The panel concurred with Committee Chairman Sherwood Boehlert's (R-NY) statement that NASA's current manned space flight program is "not moving us toward any compelling objective" and the nation "should transition out of" the shuttle and space station programs as soon as possible. "Three decades of wishful thinking and building...on an inadequate funding basis has led the nation into a dead end, a blind alley," stated Wesley Huntress of the Carnegie Institution. "There is no point in the long run in doing what we're doing now," added Bruce Murray of the California Institute of Technology. Huntress and Murray, along with In-Q-Tel President Michael Griffin, recommended that the long-term goal of the human space flight program be sending humans to Mars and beyond, for a broader human presence throughout the solar system. The other witnesses were less certain of this objective. "It's hard to see what the payoff of exploration is," remarked Duke University's Alex Roland. Matthew Koss of the College of the Holy Cross worried that emphasis on such an ambitious undertaking might damage NASA's current science programs. "NASA right now has a vibrant program in materials physics" and other scientific fields, he said, and "I'd hate to see [an exploration initiative] injure or destroy the physical science going on right now."

Boehlert commended the prioritization of NASA's budget set in 1990 by the Augustine Commission: space science, Earth science, technology development, a heavy lift launch vehicle, and then human space exploration. While several of the witnesses supported space science as the highest priority, Griffin put human space flight at the top of his list, testifying that he believed it is, "in the long run, possibly the most significant activity in which our nation is engaged." He added that "technology development not tied to specific wasted money." Roland countered that the development of new launch vehicles "is more important than all the others combined," because until launch capability is improved, for "anything we want to do in space...we pay a penalty at the beginning of every mission."

Rep. Bart Gordon (D-TN), Ranking Member of the Space and Aeronautics Subcommittee, warned the panel that, "whether you like it or not, we're not going to have a significant increase in the budget." When Space Subcommittee Chairman Dana Rohrabacher (R-CA) challenged the witnesses on whether they would agree to an exploration initiative if the funding came from U.S. university research programs, most declined to support it on those terms. Rep. Vern Ehlers (R-MI) expressed dismay over "the optimism I see," saying that a Mars mission would be a "very long, very expensive, very difficult journey." He added that it would be difficult to gain support, even within the scientific community, where many would argue that they could do more valuable research with the same funds. The witnesses, however, agreed that an exploration mission could be conducted within NASA's current budget or with a minimal increase that was sustained over time. Griffin, Huntress and Murray all advocated a flexible, progressive program with a series of short-term, incremental milestones to be accomplished along the way, although they disagreed about whether a lunar base would be an appropriate intermediate objective.

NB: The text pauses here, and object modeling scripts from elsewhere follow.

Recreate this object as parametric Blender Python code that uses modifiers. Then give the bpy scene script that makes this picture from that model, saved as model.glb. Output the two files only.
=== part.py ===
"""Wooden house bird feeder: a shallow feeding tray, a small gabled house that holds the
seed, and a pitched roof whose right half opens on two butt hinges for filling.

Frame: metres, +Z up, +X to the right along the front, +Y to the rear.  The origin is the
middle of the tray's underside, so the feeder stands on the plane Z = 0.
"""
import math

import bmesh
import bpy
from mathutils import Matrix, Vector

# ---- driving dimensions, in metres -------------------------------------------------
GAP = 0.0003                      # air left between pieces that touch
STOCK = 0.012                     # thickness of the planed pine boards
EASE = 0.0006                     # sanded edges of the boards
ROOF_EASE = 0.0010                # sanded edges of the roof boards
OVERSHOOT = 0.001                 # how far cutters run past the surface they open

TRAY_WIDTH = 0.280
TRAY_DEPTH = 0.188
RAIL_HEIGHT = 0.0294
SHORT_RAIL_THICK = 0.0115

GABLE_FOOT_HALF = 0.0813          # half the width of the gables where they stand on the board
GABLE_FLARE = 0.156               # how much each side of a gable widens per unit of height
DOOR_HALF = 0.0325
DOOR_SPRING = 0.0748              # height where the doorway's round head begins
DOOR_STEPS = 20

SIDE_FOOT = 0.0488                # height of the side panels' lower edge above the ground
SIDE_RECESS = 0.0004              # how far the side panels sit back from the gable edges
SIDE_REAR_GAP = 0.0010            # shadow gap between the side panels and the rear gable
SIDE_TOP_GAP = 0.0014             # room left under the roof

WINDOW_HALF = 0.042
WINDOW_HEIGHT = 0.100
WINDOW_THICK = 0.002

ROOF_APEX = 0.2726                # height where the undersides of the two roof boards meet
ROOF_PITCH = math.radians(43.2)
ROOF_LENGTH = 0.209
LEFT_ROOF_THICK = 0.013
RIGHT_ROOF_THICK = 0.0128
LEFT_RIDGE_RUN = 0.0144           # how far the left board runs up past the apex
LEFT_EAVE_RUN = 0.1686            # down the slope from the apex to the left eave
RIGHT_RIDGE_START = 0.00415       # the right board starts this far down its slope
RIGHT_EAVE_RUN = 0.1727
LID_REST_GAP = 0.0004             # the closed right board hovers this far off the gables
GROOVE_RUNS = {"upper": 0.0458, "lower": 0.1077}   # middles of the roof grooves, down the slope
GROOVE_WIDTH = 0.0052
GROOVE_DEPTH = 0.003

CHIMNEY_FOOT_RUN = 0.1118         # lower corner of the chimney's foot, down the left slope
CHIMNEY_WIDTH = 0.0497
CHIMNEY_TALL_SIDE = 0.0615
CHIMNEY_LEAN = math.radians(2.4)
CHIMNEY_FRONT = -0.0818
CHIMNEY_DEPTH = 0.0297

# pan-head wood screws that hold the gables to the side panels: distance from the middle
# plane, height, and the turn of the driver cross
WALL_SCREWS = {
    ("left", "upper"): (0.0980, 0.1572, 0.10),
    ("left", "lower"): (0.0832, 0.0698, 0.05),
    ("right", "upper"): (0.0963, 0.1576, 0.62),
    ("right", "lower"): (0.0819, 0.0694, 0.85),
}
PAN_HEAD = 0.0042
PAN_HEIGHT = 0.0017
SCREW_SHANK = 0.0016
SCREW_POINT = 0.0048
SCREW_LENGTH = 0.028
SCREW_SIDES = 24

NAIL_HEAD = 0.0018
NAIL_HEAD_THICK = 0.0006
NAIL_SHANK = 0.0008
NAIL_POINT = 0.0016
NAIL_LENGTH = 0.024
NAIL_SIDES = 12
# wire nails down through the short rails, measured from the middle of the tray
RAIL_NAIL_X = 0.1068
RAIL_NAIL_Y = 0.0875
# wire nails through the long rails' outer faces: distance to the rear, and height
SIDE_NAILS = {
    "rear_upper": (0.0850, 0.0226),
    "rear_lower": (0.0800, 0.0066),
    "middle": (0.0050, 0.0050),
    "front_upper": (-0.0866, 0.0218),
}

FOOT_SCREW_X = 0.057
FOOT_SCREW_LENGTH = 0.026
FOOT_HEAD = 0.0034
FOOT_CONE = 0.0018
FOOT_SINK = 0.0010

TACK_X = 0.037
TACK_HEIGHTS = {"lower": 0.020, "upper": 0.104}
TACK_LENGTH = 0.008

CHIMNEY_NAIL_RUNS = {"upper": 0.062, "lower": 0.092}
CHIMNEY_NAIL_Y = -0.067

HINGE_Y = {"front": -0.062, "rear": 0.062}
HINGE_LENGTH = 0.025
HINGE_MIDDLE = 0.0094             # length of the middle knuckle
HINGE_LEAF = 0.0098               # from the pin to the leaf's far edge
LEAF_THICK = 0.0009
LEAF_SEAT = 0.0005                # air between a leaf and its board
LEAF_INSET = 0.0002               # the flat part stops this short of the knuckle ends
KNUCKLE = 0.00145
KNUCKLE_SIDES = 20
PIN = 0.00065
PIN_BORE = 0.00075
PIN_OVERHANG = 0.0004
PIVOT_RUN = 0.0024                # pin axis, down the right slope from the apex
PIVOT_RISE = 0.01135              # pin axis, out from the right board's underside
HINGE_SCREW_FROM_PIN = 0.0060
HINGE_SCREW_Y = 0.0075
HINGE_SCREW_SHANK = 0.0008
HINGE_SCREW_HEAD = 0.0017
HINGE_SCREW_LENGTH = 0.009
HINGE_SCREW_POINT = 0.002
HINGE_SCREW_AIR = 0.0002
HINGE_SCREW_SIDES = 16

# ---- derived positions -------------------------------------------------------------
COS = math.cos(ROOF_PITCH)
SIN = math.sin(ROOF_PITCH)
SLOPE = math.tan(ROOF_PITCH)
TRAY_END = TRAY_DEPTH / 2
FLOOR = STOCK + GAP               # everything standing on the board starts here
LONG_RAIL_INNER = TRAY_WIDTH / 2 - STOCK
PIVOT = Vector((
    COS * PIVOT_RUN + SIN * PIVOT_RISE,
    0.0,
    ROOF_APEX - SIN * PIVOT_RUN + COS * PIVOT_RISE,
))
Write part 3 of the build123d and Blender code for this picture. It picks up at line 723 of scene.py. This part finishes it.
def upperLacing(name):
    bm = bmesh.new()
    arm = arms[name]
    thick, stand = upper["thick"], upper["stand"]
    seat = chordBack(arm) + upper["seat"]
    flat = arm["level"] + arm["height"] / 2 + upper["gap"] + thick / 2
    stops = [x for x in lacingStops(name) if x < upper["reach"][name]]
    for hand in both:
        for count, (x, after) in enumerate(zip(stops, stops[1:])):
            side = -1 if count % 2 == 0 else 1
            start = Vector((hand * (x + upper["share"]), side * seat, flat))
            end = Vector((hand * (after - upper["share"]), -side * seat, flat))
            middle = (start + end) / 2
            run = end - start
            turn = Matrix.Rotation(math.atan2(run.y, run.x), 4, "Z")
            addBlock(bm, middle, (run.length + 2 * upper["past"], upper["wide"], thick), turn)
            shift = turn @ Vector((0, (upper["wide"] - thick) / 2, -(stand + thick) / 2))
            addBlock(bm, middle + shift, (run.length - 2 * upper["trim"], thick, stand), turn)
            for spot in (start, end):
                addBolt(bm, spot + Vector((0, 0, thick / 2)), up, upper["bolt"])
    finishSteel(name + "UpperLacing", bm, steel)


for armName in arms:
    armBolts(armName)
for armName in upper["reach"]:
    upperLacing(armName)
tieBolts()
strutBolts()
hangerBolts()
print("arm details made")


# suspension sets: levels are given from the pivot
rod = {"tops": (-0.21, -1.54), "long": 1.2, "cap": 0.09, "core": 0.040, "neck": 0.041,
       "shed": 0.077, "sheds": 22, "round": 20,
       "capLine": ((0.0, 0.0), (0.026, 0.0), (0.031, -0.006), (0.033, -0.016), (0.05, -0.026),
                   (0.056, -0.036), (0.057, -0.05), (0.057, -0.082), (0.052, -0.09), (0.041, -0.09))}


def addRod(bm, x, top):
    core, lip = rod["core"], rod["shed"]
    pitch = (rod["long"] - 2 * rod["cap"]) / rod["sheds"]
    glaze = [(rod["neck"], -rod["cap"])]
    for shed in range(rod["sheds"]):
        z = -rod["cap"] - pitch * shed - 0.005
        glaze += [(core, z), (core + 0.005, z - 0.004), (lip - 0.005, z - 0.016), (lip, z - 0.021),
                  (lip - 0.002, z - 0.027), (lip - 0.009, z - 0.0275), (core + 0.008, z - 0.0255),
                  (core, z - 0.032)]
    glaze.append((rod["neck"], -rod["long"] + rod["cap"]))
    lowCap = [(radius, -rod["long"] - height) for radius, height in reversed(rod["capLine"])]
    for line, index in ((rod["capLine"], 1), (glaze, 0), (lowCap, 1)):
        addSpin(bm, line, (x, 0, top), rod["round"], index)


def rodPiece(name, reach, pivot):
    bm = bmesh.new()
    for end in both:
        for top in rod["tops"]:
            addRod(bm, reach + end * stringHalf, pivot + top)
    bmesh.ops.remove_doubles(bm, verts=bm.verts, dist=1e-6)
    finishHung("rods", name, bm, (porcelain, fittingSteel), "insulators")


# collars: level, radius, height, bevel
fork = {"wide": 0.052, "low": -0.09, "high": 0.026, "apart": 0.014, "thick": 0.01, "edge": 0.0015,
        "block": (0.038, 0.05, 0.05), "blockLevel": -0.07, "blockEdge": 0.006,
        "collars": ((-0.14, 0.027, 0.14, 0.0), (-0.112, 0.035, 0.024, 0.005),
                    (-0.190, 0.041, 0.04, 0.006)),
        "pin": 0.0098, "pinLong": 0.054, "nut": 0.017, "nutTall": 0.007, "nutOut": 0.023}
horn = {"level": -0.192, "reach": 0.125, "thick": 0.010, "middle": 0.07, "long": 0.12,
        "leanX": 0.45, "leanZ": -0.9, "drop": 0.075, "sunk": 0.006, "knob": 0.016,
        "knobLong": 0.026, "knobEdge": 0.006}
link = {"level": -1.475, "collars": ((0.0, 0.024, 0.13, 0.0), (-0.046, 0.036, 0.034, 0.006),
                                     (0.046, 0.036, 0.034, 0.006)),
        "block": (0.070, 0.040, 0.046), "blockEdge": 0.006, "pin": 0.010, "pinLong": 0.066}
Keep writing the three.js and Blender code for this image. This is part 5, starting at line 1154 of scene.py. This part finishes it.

There was consensus that the current human space flight program should be redirected toward other goals, but also concern about maintaining the nation's commitments to its international space station partners. "I believe there is value in the U.S. keeping its word," said Griffin. Huntress outlined "two choices" if funding increases were not forthcoming: either "reengineer what we're doing now" and give up commitments to the foreign partners, or continue on the current path, complete the space station - "which, to honor our international commitments, I think we really must do" - and start to plan for an exploration initiative after the station's completion.

When Rep. Phil Gingery (R-GA) asked whether anything had been learned from the space station, Huntress, who was formerly the NASA Associate Administrator for Space Science, replied that its "utility is rather singular." The "real value of the space station," he said, is for learning how humans live and work in space. But Roland argued that, even if the nation decides on a mission to Mars, the greatest priority should be on getting to low earth orbit more efficiently, rather than human physiology experiments. Because of the risks of flying the shuttle, he said, "human space flight should be suspended," or curtailed, at least for the near term.

Regarding the use of automated versus manned spacecraft, Koss testified that "the vast majority of physical science experiments" on the station and shuttle "simply do not require on-board human intervention," and could be done more cheaply and efficiently on free-flying platforms. Griffin noted that the type of spacecraft "depends on the kind of question you're trying to answer."

"I lose track of what the purpose of a Mars mission should be," remarked Roland. "If it's just exploration, we should send robots. Murray responded that "the purpose of sending humans to Mars is not to do science, and it never should be." It is, he said, to "find out if humans can operative effectively" in space, and prepare for "what the future might hold." Griffin declared that exploration "is part of what we are as human beings." His written statement quoted Carl Sagan's proposition that the human drive to explore may be "a form of insurance against a local catastrophe" and that space exploration is the "next step in protecting the human species from...catastrophes on a planetary scale."

Although not all supported a major new mission to establish outposts on Mars and throughout the solar system, all five witnesses agreed with Boehlert's summation that "the primary reason for human exploration is the impulse to explore, rather than a more utilitarian goal that you can quantify or measure immediately, although there can be collateral benefits."